[Start Excerpted records]

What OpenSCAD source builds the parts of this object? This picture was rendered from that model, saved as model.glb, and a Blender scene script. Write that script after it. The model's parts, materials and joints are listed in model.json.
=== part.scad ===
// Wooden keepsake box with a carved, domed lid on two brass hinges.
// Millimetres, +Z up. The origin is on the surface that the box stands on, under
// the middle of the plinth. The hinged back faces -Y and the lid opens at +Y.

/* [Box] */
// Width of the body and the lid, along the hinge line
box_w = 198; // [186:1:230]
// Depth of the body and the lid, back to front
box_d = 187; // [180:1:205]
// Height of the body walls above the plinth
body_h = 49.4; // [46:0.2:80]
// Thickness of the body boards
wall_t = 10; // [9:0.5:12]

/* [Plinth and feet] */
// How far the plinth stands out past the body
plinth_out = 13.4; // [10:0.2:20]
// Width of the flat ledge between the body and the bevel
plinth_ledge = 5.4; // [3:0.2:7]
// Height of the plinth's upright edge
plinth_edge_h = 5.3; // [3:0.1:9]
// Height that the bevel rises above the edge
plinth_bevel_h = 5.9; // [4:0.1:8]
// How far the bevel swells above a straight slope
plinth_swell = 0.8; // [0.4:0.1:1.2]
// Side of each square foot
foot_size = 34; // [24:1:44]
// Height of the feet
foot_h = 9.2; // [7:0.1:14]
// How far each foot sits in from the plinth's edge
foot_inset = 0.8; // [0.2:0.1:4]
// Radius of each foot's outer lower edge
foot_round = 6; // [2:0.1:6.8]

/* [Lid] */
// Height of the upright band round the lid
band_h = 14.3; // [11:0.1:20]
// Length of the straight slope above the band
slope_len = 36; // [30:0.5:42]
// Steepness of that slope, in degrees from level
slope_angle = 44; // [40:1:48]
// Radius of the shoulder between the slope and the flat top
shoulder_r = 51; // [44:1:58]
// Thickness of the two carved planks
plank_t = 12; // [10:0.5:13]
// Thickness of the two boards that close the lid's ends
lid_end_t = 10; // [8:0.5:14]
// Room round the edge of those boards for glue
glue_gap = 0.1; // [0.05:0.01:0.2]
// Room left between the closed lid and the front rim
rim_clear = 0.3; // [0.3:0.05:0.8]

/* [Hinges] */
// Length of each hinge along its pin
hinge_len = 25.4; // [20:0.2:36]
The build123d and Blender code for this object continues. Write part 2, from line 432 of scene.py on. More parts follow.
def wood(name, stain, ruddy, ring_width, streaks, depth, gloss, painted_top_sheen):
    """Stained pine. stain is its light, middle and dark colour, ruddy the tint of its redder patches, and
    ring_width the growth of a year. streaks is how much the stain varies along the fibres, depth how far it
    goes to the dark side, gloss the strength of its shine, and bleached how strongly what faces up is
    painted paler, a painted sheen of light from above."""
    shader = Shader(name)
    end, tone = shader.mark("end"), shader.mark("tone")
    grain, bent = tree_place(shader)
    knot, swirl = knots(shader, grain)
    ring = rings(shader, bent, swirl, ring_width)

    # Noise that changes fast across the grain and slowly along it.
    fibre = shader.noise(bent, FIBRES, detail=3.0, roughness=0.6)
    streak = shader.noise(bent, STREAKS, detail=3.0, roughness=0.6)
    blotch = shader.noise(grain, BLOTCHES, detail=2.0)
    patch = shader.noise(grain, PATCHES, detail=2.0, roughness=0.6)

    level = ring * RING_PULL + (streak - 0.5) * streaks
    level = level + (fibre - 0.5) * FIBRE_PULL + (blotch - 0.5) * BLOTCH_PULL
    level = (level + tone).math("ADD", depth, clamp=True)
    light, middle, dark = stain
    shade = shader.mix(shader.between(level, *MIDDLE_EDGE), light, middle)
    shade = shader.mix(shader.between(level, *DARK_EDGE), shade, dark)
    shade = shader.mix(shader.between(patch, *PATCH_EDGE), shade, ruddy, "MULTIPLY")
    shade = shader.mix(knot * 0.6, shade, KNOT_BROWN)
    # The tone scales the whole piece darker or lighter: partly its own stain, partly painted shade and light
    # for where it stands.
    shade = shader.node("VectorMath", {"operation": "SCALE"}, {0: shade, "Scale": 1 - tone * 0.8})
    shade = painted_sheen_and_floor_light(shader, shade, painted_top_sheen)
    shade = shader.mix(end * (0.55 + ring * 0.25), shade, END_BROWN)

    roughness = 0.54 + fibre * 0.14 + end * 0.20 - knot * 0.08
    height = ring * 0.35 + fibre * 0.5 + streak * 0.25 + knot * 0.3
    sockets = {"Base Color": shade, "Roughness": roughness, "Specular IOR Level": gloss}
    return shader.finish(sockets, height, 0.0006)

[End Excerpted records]

Return each line of the data exactly as written above.

What OpenSCAD source builds the parts of this object? This picture was rendered from that model, saved as model.glb, and a Blender scene script. Write that script after it. The model's parts, materials and joints are listed in model.json.
=== part.scad ===
// Wooden keepsake box with a carved, domed lid on two brass hinges.
// Millimetres, +Z up. The origin is on the surface that the box stands on, under
// the middle of the plinth. The hinged back faces -Y and the lid opens at +Y.

/* [Box] */
// Width of the body and the lid, along the hinge line
box_w = 198; // [186:1:230]
// Depth of the body and the lid, back to front
box_d = 187; // [180:1:205]
// Height of the body walls above the plinth
body_h = 49.4; // [46:0.2:80]
// Thickness of the body boards
wall_t = 10; // [9:0.5:12]

/* [Plinth and feet] */
// How far the plinth stands out past the body
plinth_out = 13.4; // [10:0.2:20]
// Width of the flat ledge between the body and the bevel
plinth_ledge = 5.4; // [3:0.2:7]
// Height of the plinth's upright edge
plinth_edge_h = 5.3; // [3:0.1:9]
// Height that the bevel rises above the edge
plinth_bevel_h = 5.9; // [4:0.1:8]
// How far the bevel swells above a straight slope
plinth_swell = 0.8; // [0.4:0.1:1.2]
// Side of each square foot
foot_size = 34; // [24:1:44]
// Height of the feet
foot_h = 9.2; // [7:0.1:14]
// How far each foot sits in from the plinth's edge
foot_inset = 0.8; // [0.2:0.1:4]
// Radius of each foot's outer lower edge
foot_round = 6; // [2:0.1:6.8]

/* [Lid] */
// Height of the upright band round the lid
band_h = 14.3; // [11:0.1:20]
// Length of the straight slope above the band
slope_len = 36; // [30:0.5:42]
// Steepness of that slope, in degrees from level
slope_angle = 44; // [40:1:48]
// Radius of the shoulder between the slope and the flat top
shoulder_r = 51; // [44:1:58]
// Thickness of the two carved planks
plank_t = 12; // [10:0.5:13]
// Thickness of the two boards that close the lid's ends
lid_end_t = 10; // [8:0.5:14]
// Room round the edge of those boards for glue
glue_gap = 0.1; // [0.05:0.01:0.2]
// Room left between the closed lid and the front rim
rim_clear = 0.3; // [0.3:0.05:0.8]

/* [Hinges] */
// Length of each hinge along its pin
hinge_len = 25.4; // [20:0.2:36]
The build123d and Blender code for this object continues. Write part 2, from line 432 of scene.py on. More parts follow.
def wood(name, stain, ruddy, ring_width, streaks, depth, gloss, painted_top_sheen):
    """Stained pine. stain is its light, middle and dark colour, ruddy the tint of its redder patches, and
    ring_width the growth of a year. streaks is how much the stain varies along the fibres, depth how far it
    goes to the dark side, gloss the strength of its shine, and bleached how strongly what faces up is
    painted paler, a painted sheen of light from above."""
    shader = Shader(name)
    end, tone = shader.mark("end"), shader.mark("tone")
    grain, bent = tree_place(shader)
    knot, swirl = knots(shader, grain)
    ring = rings(shader, bent, swirl, ring_width)

    # Noise that changes fast across the grain and slowly along it.
    fibre = shader.noise(bent, FIBRES, detail=3.0, roughness=0.6)
    streak = shader.noise(bent, STREAKS, detail=3.0, roughness=0.6)
    blotch = shader.noise(grain, BLOTCHES, detail=2.0)
    patch = shader.noise(grain, PATCHES, detail=2.0, roughness=0.6)

    level = ring * RING_PULL + (streak - 0.5) * streaks
    level = level + (fibre - 0.5) * FIBRE_PULL + (blotch - 0.5) * BLOTCH_PULL
    level = (level + tone).math("ADD", depth, clamp=True)
    light, middle, dark = stain
    shade = shader.mix(shader.between(level, *MIDDLE_EDGE), light, middle)
    shade = shader.mix(shader.between(level, *DARK_EDGE), shade, dark)
    shade = shader.mix(shader.between(patch, *PATCH_EDGE), shade, ruddy, "MULTIPLY")
    shade = shader.mix(knot * 0.6, shade, KNOT_BROWN)
    # The tone scales the whole piece darker or lighter: partly its own stain, partly painted shade and light
    # for where it stands.
    shade = shader.node("VectorMath", {"operation": "SCALE"}, {0: shade, "Scale": 1 - tone * 0.8})
    shade = painted_sheen_and_floor_light(shader, shade, painted_top_sheen)
    shade = shader.mix(end * (0.55 + ring * 0.25), shade, END_BROWN)

    roughness = 0.54 + fibre * 0.14 + end * 0.20 - knot * 0.08
    height = ring * 0.35 + fibre * 0.5 + streak * 0.25 + knot * 0.3
    sockets = {"Base Color": shade, "Roughness": roughness, "Specular IOR Level": gloss}
    return shader.finish(sockets, height, 0.0006)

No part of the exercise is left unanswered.